**What is being asked**:
Restate, word for word, all of the material shown below.

**Recorded data**:
[start]

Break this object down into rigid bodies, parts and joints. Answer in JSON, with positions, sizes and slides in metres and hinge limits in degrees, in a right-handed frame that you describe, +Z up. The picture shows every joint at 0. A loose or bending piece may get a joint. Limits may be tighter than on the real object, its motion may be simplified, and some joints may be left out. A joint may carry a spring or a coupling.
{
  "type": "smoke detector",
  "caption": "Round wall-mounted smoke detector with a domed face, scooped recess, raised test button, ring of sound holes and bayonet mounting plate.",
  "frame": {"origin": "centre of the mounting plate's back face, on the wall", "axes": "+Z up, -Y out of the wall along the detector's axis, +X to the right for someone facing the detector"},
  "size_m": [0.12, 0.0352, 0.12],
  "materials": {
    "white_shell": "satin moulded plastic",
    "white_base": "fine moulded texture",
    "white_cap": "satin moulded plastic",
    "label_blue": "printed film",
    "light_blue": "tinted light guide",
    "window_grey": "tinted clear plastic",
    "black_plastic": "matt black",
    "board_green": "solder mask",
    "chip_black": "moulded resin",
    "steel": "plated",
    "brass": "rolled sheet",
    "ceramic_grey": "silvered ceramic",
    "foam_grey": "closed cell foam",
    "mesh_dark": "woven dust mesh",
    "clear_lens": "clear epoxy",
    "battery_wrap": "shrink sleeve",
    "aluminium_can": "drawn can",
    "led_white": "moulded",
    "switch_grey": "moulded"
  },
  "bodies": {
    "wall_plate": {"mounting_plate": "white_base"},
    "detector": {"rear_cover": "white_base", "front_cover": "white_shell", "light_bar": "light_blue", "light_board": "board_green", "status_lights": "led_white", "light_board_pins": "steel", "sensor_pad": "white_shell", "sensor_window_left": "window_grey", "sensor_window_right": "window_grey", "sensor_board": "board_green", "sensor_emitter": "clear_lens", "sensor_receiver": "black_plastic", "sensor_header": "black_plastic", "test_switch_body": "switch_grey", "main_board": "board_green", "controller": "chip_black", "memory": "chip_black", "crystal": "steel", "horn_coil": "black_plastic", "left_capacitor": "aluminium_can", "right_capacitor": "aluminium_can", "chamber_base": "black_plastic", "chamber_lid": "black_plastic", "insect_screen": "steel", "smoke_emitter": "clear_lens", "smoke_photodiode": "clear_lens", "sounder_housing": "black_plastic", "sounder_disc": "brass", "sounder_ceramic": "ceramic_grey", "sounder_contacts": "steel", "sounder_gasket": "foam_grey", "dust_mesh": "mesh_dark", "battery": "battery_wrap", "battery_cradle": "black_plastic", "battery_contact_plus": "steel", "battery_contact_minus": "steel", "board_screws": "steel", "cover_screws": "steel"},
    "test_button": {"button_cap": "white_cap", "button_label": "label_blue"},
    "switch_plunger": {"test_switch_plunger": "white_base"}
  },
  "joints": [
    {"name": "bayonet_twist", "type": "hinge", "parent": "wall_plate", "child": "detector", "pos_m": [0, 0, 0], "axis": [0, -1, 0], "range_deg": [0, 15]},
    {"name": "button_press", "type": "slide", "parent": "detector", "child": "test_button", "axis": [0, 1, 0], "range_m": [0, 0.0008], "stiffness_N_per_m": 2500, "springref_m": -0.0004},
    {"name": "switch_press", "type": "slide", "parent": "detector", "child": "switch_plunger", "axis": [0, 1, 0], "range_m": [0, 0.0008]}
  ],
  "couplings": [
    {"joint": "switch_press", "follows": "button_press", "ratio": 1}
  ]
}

[end]

**Reply to the exercise**:
Break this object down into rigid bodies, parts and joints. Answer in JSON, with positions, sizes and slides in metres and hinge limits in degrees, in a right-handed frame that you describe, +Z up. The picture shows every joint at 0. A loose or bending piece may get a joint. Limits may be tighter than on the real object, its motion may be simplified, and some joints may be left out. A joint may carry a spring or a coupling.
{
  "type": "smoke detector",
  "caption": "Round wall-mounted smoke detector with a domed face, scooped recess, raised test button, ring of sound holes and bayonet mounting plate.",
  "frame": {"origin": "centre of the mounting plate's back face, on the wall", "axes": "+Z up, -Y out of the wall along the detector's axis, +X to the right for someone facing the detector"},
  "size_m": [0.12, 0.0352, 0.12],
  "materials": {
    "white_shell": "satin moulded plastic",
    "white_base": "fine moulded texture",
    "white_cap": "satin moulded plastic",
    "label_blue": "printed film",
    "light_blue": "tinted light guide",
    "window_grey": "tinted clear plastic",
    "black_plastic": "matt black",
    "board_green": "solder mask",
    "chip_black": "moulded resin",
    "steel": "plated",
    "brass": "rolled sheet",
    "ceramic_grey": "silvered ceramic",
    "foam_grey": "closed cell foam",
    "mesh_dark": "woven dust mesh",
    "clear_lens": "clear epoxy",
    "battery_wrap": "shrink sleeve",
    "aluminium_can": "drawn can",
    "led_white": "moulded",
    "switch_grey": "moulded"
  },
  "bodies": {
    "wall_plate": {"mounting_plate": "white_base"},
    "detector": {"rear_cover": "white_base", "front_cover": "white_shell", "light_bar": "light_blue", "light_board": "board_green", "status_lights": "led_white", "light_board_pins": "steel", "sensor_pad": "white_shell", "sensor_window_left": "window_grey", "sensor_window_right": "window_grey", "sensor_board": "board_green", "sensor_emitter": "clear_lens", "sensor_receiver": "black_plastic", "sensor_header": "black_plastic", "test_switch_body": "switch_grey", "main_board": "board_green", "controller": "chip_black", "memory": "chip_black", "crystal": "steel", "horn_coil": "black_plastic", "left_capacitor": "aluminium_can", "right_capacitor": "aluminium_can", "chamber_base": "black_plastic", "chamber_lid": "black_plastic", "insect_screen": "steel", "smoke_emitter": "clear_lens", "smoke_photodiode": "clear_lens", "sounder_housing": "black_plastic", "sounder_disc": "brass", "sounder_ceramic": "ceramic_grey", "sounder_contacts": "steel", "sounder_gasket": "foam_grey", "dust_mesh": "mesh_dark", "battery": "battery_wrap", "battery_cradle": "black_plastic", "battery_contact_plus": "steel", "battery_contact_minus": "steel", "board_screws": "steel", "cover_screws": "steel"},
    "test_button": {"button_cap": "white_cap", "button_label": "label_blue"},
    "switch_plunger": {"test_switch_plunger": "white_base"}
  },
  "joints": [
    {"name": "bayonet_twist", "type": "hinge", "parent": "wall_plate", "child": "detector", "pos_m": [0, 0, 0], "axis": [0, -1, 0], "range_deg": [0, 15]},
    {"name": "button_press", "type": "slide", "parent": "detector", "child": "test_button", "axis": [0, 1, 0], "range_m": [0, 0.0008], "stiffness_N_per_m": 2500, "springref_m": -0.0004},
    {"name": "switch_press", "type": "slide", "parent": "detector", "child": "switch_plunger", "axis": [0, 1, 0], "range_m": [0, 0.0008]}
  ],
  "couplings": [
    {"joint": "switch_press", "follows": "button_press", "ratio": 1}
  ]
}